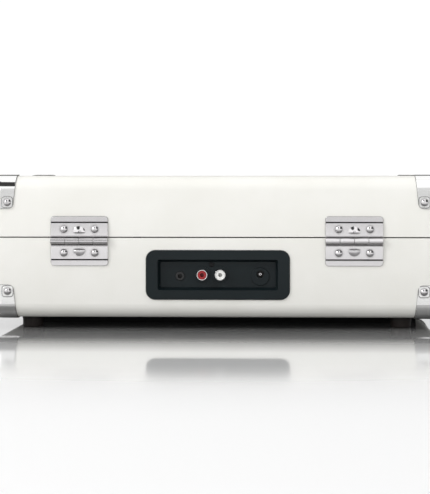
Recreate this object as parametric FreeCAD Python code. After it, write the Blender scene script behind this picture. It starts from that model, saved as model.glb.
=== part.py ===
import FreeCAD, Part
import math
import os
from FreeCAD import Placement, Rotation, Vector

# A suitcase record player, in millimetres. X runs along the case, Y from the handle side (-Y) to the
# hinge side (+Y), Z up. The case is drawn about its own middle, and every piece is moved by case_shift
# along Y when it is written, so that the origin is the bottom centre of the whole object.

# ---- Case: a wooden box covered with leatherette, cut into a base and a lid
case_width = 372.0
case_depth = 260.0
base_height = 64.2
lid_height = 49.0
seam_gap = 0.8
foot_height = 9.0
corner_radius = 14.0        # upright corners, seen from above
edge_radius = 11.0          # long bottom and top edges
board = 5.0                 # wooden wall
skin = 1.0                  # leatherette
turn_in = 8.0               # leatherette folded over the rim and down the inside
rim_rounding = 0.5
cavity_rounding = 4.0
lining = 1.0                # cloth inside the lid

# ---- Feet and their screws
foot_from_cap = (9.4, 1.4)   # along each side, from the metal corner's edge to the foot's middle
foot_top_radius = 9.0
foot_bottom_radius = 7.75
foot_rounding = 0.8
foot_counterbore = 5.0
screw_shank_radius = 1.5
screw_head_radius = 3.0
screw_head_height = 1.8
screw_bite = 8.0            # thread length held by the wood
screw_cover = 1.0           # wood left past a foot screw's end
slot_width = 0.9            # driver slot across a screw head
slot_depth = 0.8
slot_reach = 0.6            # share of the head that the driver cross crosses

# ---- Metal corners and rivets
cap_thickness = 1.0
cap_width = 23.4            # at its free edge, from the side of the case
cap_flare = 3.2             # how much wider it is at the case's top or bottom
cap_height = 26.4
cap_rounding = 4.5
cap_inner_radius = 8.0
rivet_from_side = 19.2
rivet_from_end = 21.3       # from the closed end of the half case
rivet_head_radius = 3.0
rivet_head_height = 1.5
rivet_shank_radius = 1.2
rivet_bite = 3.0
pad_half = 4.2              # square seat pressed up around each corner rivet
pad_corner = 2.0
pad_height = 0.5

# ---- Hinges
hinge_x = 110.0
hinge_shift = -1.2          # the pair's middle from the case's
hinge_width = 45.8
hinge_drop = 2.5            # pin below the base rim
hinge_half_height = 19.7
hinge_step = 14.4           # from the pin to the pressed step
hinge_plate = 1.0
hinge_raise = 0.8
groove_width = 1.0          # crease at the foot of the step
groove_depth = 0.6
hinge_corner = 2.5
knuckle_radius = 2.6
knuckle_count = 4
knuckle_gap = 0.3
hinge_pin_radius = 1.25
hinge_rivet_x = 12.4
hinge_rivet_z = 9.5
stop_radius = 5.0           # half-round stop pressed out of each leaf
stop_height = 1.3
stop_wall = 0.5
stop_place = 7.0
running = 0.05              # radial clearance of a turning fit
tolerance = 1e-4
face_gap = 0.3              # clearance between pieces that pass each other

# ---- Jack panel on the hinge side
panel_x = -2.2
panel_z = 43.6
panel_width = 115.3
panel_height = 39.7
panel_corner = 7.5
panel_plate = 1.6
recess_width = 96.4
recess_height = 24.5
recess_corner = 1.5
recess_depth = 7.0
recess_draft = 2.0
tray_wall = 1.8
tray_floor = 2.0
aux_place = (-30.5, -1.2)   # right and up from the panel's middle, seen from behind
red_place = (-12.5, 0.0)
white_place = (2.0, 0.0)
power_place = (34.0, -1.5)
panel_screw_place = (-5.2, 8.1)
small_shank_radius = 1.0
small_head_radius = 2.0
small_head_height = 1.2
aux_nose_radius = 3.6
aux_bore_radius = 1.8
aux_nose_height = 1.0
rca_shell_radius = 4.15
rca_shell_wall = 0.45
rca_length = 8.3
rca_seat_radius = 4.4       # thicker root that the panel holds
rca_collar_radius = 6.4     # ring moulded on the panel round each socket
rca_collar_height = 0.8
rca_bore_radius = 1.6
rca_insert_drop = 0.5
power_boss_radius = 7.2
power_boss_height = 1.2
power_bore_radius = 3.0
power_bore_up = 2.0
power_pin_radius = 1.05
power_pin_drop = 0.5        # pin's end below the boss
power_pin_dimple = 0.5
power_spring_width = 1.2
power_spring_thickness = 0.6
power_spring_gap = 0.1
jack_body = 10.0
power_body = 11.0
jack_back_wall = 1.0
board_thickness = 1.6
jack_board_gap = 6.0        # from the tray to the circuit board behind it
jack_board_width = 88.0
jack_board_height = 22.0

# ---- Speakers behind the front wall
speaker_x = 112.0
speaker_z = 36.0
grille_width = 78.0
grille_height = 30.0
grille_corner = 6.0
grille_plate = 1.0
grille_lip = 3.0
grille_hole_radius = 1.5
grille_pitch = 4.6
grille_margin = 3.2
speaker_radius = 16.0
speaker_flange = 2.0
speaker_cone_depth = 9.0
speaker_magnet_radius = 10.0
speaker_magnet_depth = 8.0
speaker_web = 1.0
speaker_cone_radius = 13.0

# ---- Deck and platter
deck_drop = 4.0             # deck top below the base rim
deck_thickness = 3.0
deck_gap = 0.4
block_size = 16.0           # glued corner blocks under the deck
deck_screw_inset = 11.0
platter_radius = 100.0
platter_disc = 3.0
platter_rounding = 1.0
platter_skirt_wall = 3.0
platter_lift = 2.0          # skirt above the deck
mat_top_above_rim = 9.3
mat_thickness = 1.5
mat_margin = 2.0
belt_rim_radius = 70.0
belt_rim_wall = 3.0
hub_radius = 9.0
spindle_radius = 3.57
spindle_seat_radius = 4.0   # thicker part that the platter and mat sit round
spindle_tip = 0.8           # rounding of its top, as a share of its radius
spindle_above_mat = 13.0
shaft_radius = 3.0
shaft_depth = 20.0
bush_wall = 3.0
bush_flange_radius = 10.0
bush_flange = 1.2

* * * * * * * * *

Wherever "object" shows up in a line, copy that line.

• Result
Recreate this object as parametric FreeCAD Python code. After it, write the Blender scene script behind this picture. It starts from that model, saved as model.glb.
# along Y when it is written, so that the origin is the bottom centre of the whole object.